Short problem: Repeat the entire listing exactly.

Material:
•••

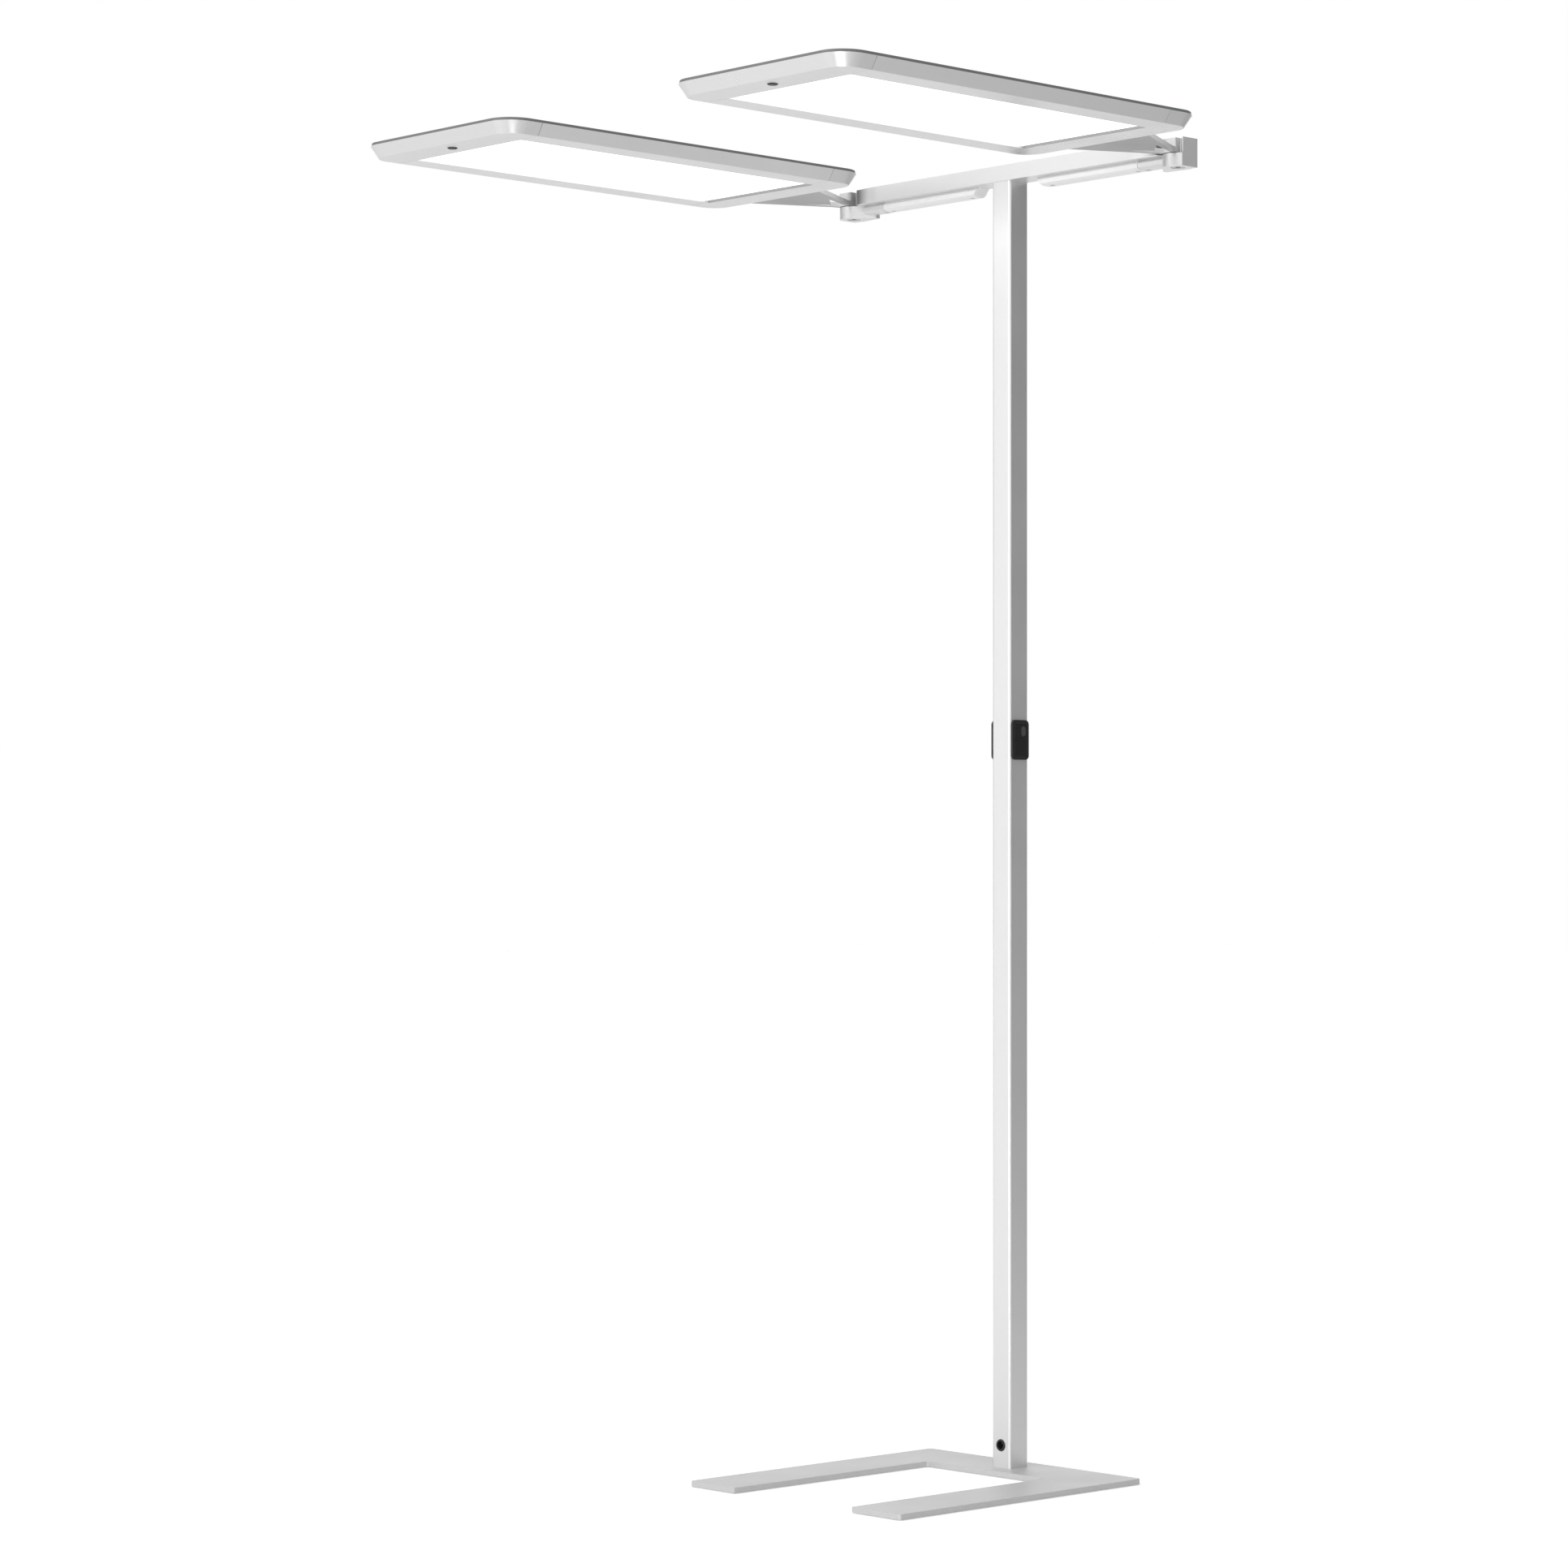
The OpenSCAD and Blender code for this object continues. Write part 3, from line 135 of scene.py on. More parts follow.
# a thin veil of dust on what faces up, broken up by a soft noise
def makeDustGroup():
    group, start, end = newGroup("restingDust",
        [("Amount", "NodeSocketFloat", 0.2)], [("Mask", "NodeSocketFloat")])
    coords = addNode(group, "ShaderNodeTexCoord")
    geometry = addNode(group, "ShaderNodeNewGeometry")
    split = addNode(group, "ShaderNodeSeparateXYZ")
    facing = addNode(group, "ShaderNodeMapRange", From_Min=0.6)
    cloud = addNode(group, "ShaderNodeTexNoise", Scale=14.0, Detail=6.0, Roughness=0.62)
    broken = addNode(group, "ShaderNodeMapRange", From_Min=0.35, From_Max=0.75)
    both = addNode(group, "ShaderNodeMath", operation="MULTIPLY")
    scaled = addNode(group, "ShaderNodeMath", operation="MULTIPLY")
    link = group.links.new
    link(geometry.outputs["True Normal"], split.inputs["Vector"])
    link(split.outputs["Z"], facing.inputs["Value"])
    link(coords.outputs["Object"], cloud.inputs["Vector"])
    link(cloud.outputs["Fac"], broken.inputs["Value"])
    link(facing.outputs["Result"], both.inputs[0])
    link(broken.outputs["Result"], both.inputs[1])
    link(both.outputs["Value"], scaled.inputs[0])
    link(start.outputs["Amount"], scaled.inputs[1])
    link(scaled.outputs["Value"], end.inputs["Mask"])
    return group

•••

Answer:
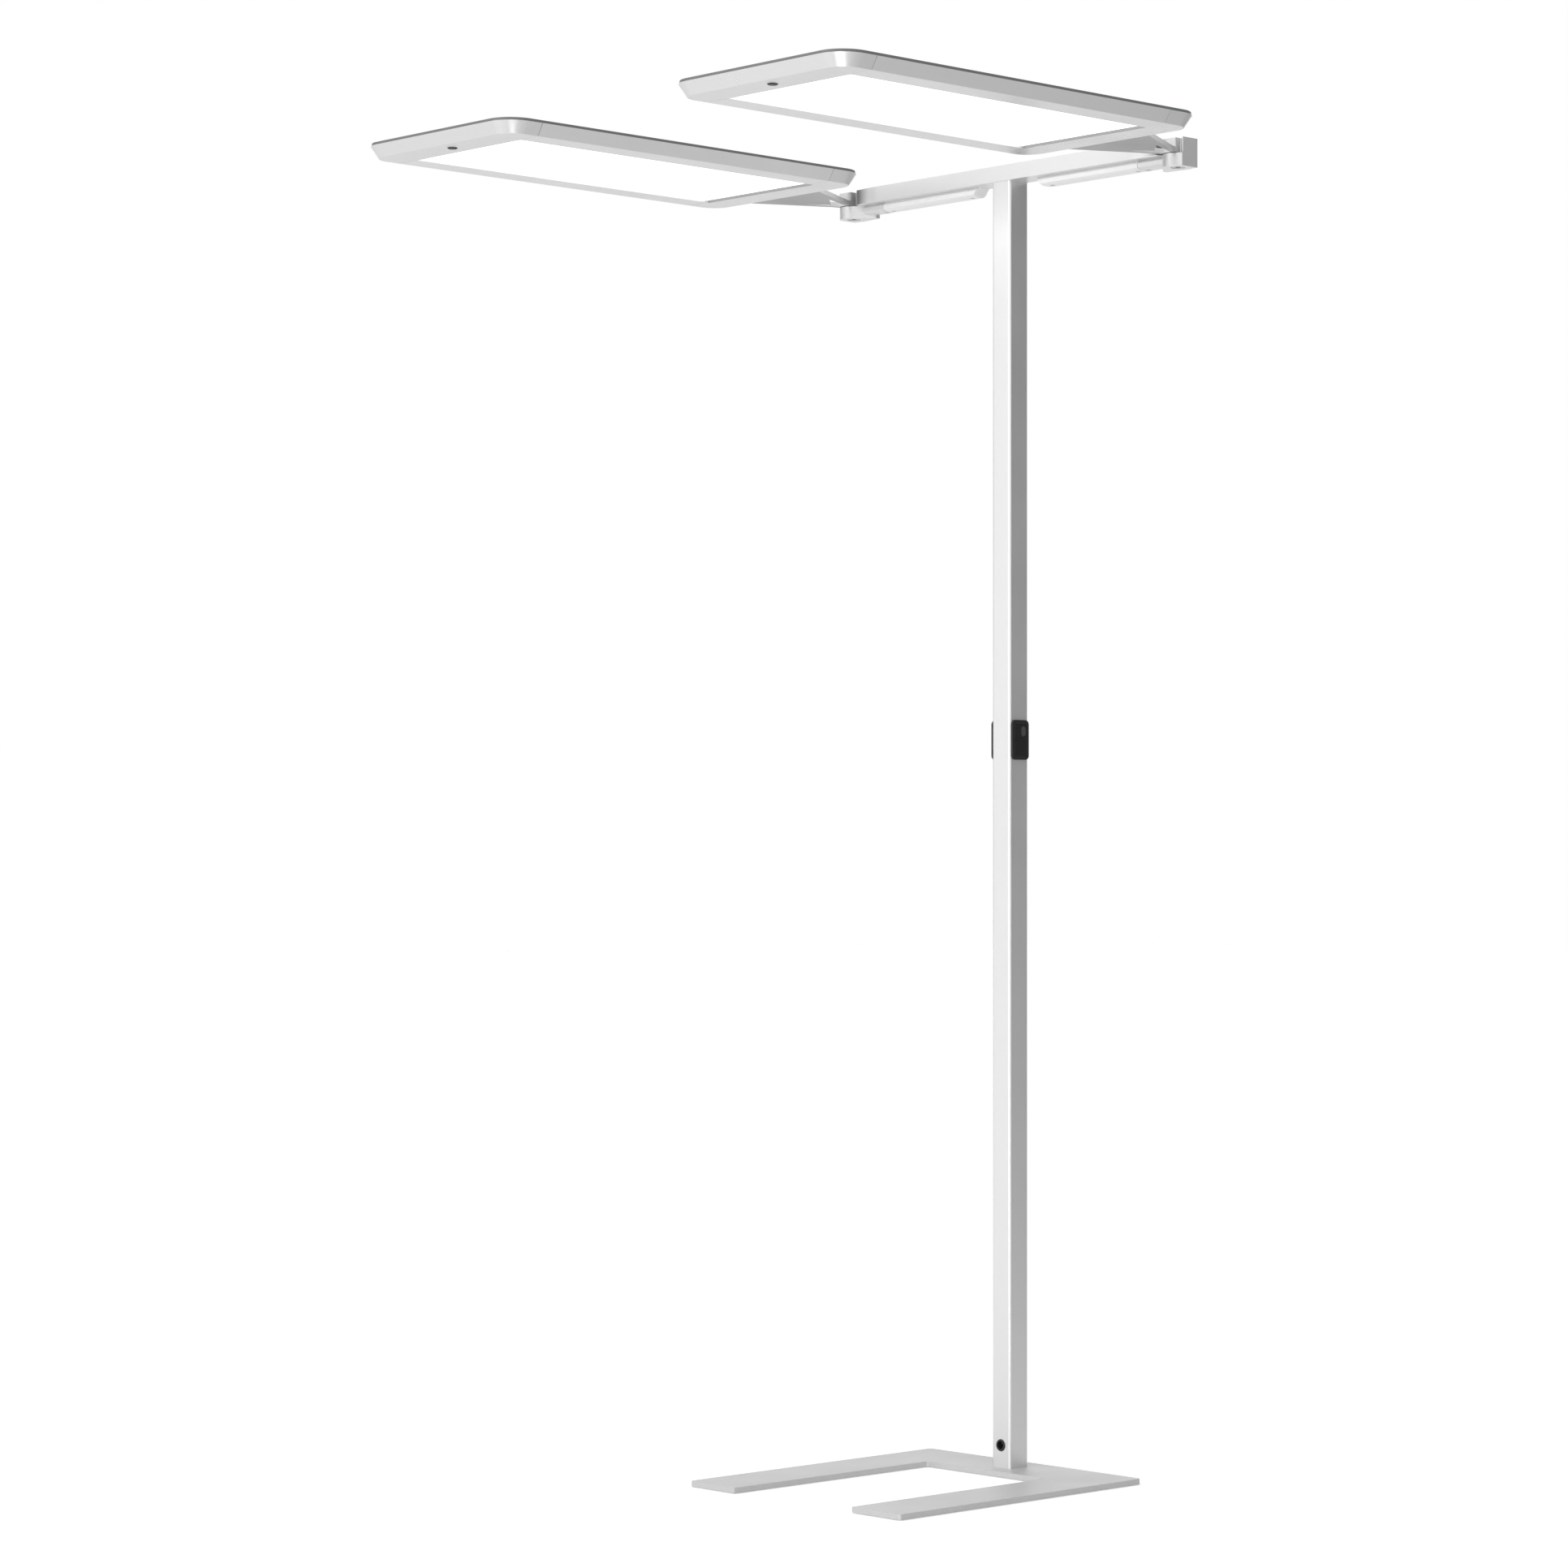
The OpenSCAD and Blender code for this object continues. Write part 3, from line 135 of scene.py on. More parts follow.
# a thin veil of dust on what faces up, broken up by a soft noise
def makeDustGroup():
    group, start, end = newGroup("restingDust",
        [("Amount", "NodeSocketFloat", 0.2)], [("Mask", "NodeSocketFloat")])
    coords = addNode(group, "ShaderNodeTexCoord")
    geometry = addNode(group, "ShaderNodeNewGeometry")
    split = addNode(group, "ShaderNodeSeparateXYZ")
    facing = addNode(group, "ShaderNodeMapRange", From_Min=0.6)
    cloud = addNode(group, "ShaderNodeTexNoise", Scale=14.0, Detail=6.0, Roughness=0.62)
    broken = addNode(group, "ShaderNodeMapRange", From_Min=0.35, From_Max=0.75)
    both = addNode(group, "ShaderNodeMath", operation="MULTIPLY")
    scaled = addNode(group, "ShaderNodeMath", operation="MULTIPLY")
    link = group.links.new
    link(geometry.outputs["True Normal"], split.inputs["Vector"])
    link(split.outputs["Z"], facing.inputs["Value"])
    link(coords.outputs["Object"], cloud.inputs["Vector"])
    link(cloud.outputs["Fac"], broken.inputs["Value"])
    link(facing.outputs["Result"], both.inputs[0])
    link(broken.outputs["Result"], both.inputs[1])
    link(both.outputs["Value"], scaled.inputs[0])
    link(start.outputs["Amount"], scaled.inputs[1])
    link(scaled.outputs["Value"], end.inputs["Mask"])
    return group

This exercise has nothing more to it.